Yes, and that is the only time he uses the forgetting that way on another person. I don't think he could/would have done it otherwise, since it's the ex-templar's crushing guilt and sorrow that makes Cole react the way he does. If there was no remorse, no change, no pain pinging his empathy-radar ... I don't know how that confrontation would have gone.
If someone like Cole wipes both sets of ideas, the one that caused you trauma and the one that resolved it, what happens? I can only assume that you revert back to who you were before the event.
But again, he doesn't do that. The ex-templar still knows he that he left because he couldn't live with himself anymore. It sounds like the White Spire was one of the Circles where the system had truly failed and turned nasty in a big way, so even if that man can no longer recall the overwhelming horror of the original Cole's death, there's probably still plenty of "this is wrong, I can't support and uphold this any longer" left.
Unfortunately, I realize that me and Cole's writer disagree on that point, and there's not much to be done about it.

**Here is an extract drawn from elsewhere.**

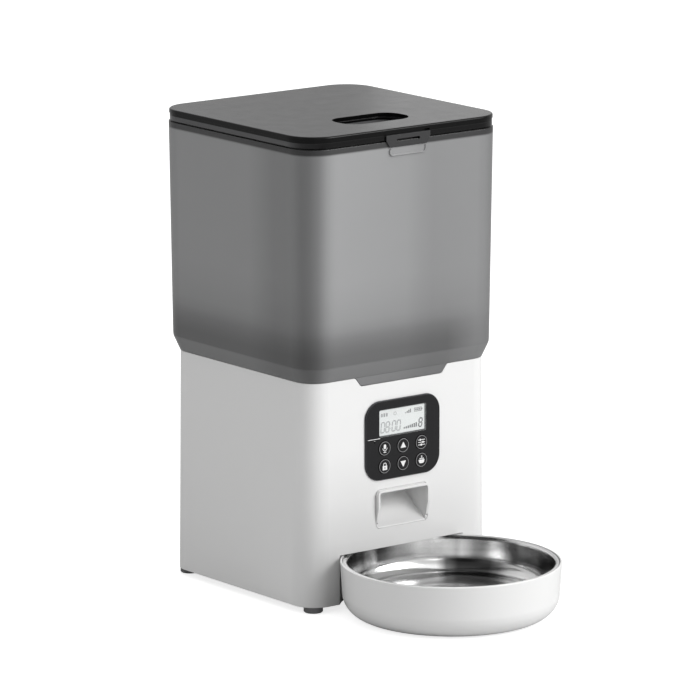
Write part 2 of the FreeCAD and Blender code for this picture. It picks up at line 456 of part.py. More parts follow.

Ah, I do see your problem now. My opinion/experience is different, but that hardly invalidates yours. If the disagreement weighs heavily enough that trying to get into this character in this way, then it's probably true that nothing much can be done about it. I've had moments of "hold on, this really doesn't make sense to me" when playing games or reading/watching a non-interactive story, too. Sometimes I manage to suspend the reaction and accept that this is how it works in this case and setting, sometimes it really throws me out of the story too much.

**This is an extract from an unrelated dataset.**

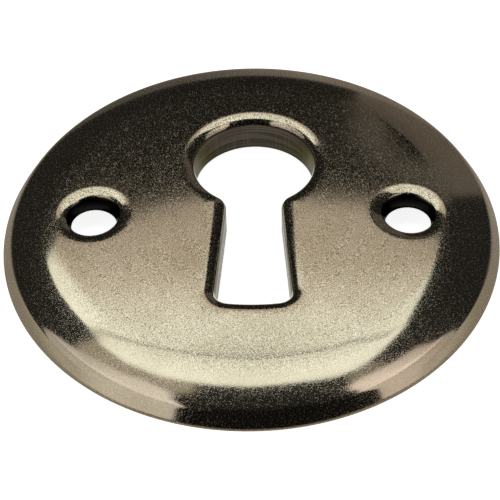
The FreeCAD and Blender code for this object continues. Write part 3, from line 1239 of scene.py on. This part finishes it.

Well, he didn't feel compassion, he wanted to kill him, and if left to his own devices, he would kill him. So I think we're imposing more in case we decide to advise him to forgive in that case.
It's a weakness of this quest -- which I do enjoy otherwise -- that we do impose either way, yes. I and many others have expressed unease about discussing and deciding Cole's fate with Solas and Varric as if he wasn't even there. It could have been handled better for sure. At any rate, Cole needs only a little gentle urging from Solas to open up again and revert from rage to full-on compassion, so the imposition in this case probably isn't too big.

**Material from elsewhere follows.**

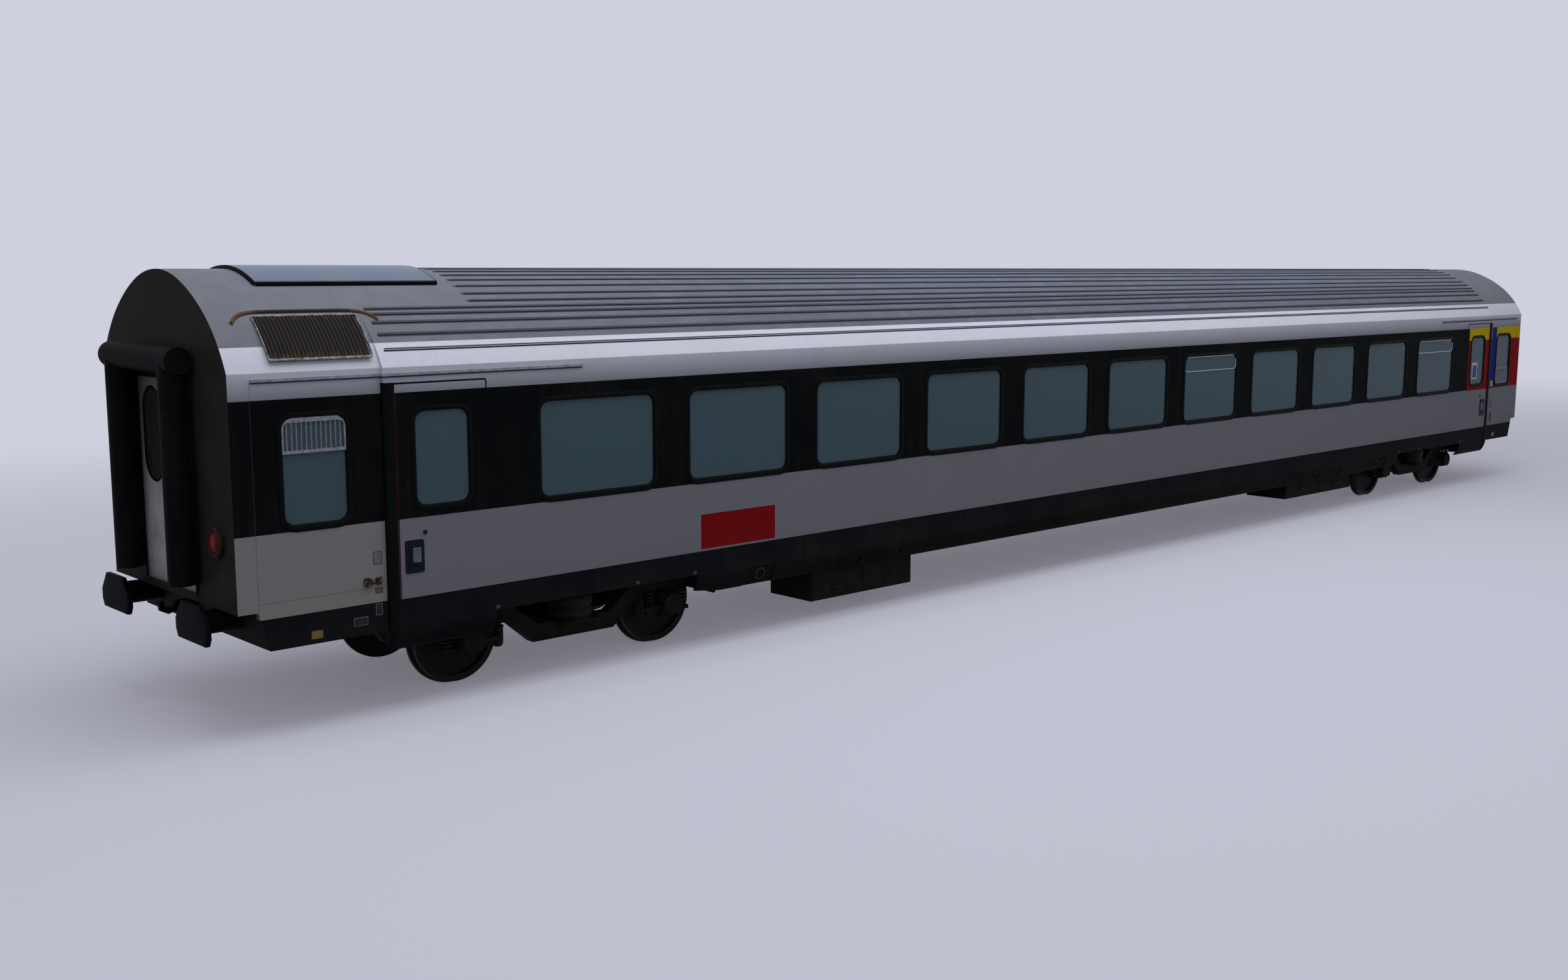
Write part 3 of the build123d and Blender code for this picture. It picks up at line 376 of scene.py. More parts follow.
# Hopper windows, the second and the sixth from the middle: a bright anodised frame round
# the tilting upper light, and its bottom rail across the pane.
anodised, tree, shader = finish("anodised_aluminium", "#A7ABB3", 0.34, 0.85)
place = node(tree, "TexCoord").outputs["Object"]
drawn = node(tree, "Mapping", {"Vector": place, "Scale": (3.0, 3.0, 160.0)}).outputs[0]
grain = node(tree, "TexNoise", {"Vector": drawn, "Scale": 1.0, "Detail": 3.0}).outputs[0]
tree.links.new(node(tree, "MapRange", {0: grain, 3: 0.26, 4: 0.44}).outputs[0], shader.inputs["Roughness"])
bar = [(-0.014, -0.0138), (-0.013, -0.007), (-0.003, -0.005), (0.0, -0.0138)]
grids = [on_side(moulding(1.881 * k, 2.553, 2.776, 1.392, 0.06, bar), side, MAIN) for k in (1, 5) for side in (-1, 1)]
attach(surface("hopper_frames", grids, anodised, ring=True), "carbody")


# Vestibule and washroom windows: the one by the near entry has a pressed aluminium air
# grille over its upper third, the far one guard bars across its foot.
def bars(xs, z0, z1, half_width, bulge):
    """Upright half-round bars: each carries a half circle of points up from z0 to z1."""
    turn = np.linspace(0, np.pi, 7)
    x = np.asarray(xs)[:, None, None] + half_width * np.cos(turn)[None, None]
    z = np.linspace(z0, z1, 2)[None, :, None] + RAIL
    proud = -0.0138 + bulge * np.sin(turn)[None, None]
    return np.stack(np.broadcast_arrays(x, proud, z), -1)


def arch(width, z0, z1, radius, steps=9):
    """Outline with a square foot and round upper corners: two feet, then two quarter turns."""
    turn = np.linspace(0, np.pi / 2, steps)
    right = np.stack([width / 2 - radius + radius * np.cos(turn), z1 - radius + radius * np.sin(turn)], -1)
    left = np.stack([-right[::-1, 0], right[::-1, 1]], -1)
    return np.concatenate([[[-width / 2, z0], [width / 2, z0]], right, left])


outer, inner = arch(0.597, 2.468, 2.778, 0.085), arch(0.565, 2.495, 2.738, 0.045)
flat = np.stack([outer, outer, inner, inner])
proud = np.array([-0.0138, 0.003, 0.003, -0.0138])[:, None]
grid = np.stack(np.broadcast_arrays(flat[..., 0] - 12.44, proud, flat[..., 1] + RAIL), -1)
grille, tree, shader = finish("pressed_grille_aluminium", "#8C919C", 0.5, 0.2)
place = node(tree, "TexCoord").outputs["Object"]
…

Forgiving and killing are two extremes that a spirit would go to, since anger would corrupt him and turn him to killing, so I think the whole point of the human choice in that scene was to teach Cole alternative methods to cope with anger, methods that would allow him not to fall into a killing mode like a spirit would fall in to. An ability to feel anger and not be affected by it like a spirit. I'm still puzzled as to how easily that was possible in the game.
That doesn't really convince me, though, because it's not like humans don't go off-the-rails berserk or commit horrible sadistic crimes all the time. Nor is there a single universally applicable or predictable "default human" reaction. There's no "this is the correct way for a human to handle this" -- that would be bloody presumptuous. No survivor of abuse should be bullied into forgiving, but they shouldn't be told they're not allowed to, either, which it kind of feels like what Varric is doing. If anything, a spirit who is strongly and safely grounded in its nature is probably more stable and less likely to succumb to an emotion that conflicts with that nature. A spirit who isn't safely grounded that way due to some kind of trauma is in danger ... but a human whose mental stability was shot to hell is likewise fragile.
I do agree that is is weird that this is possible out of the blue like this, but maybe that's typical video game writing. Character development can be really rushed and really extreme at times, and when both go together you get WTF-potential like with Leliana.
On which path is that, human or spirit? If spirit, that would be lovely, that is the kind of progression I hoped for the game to offer for a spirit path.
Spirit, yes. Sorry for not being clear, I usually try to remember to make it obvious whether I'm talking about more-a-spirit or more-human Cole, but since the thread is mainly about your problems with the former, I forgot to do that.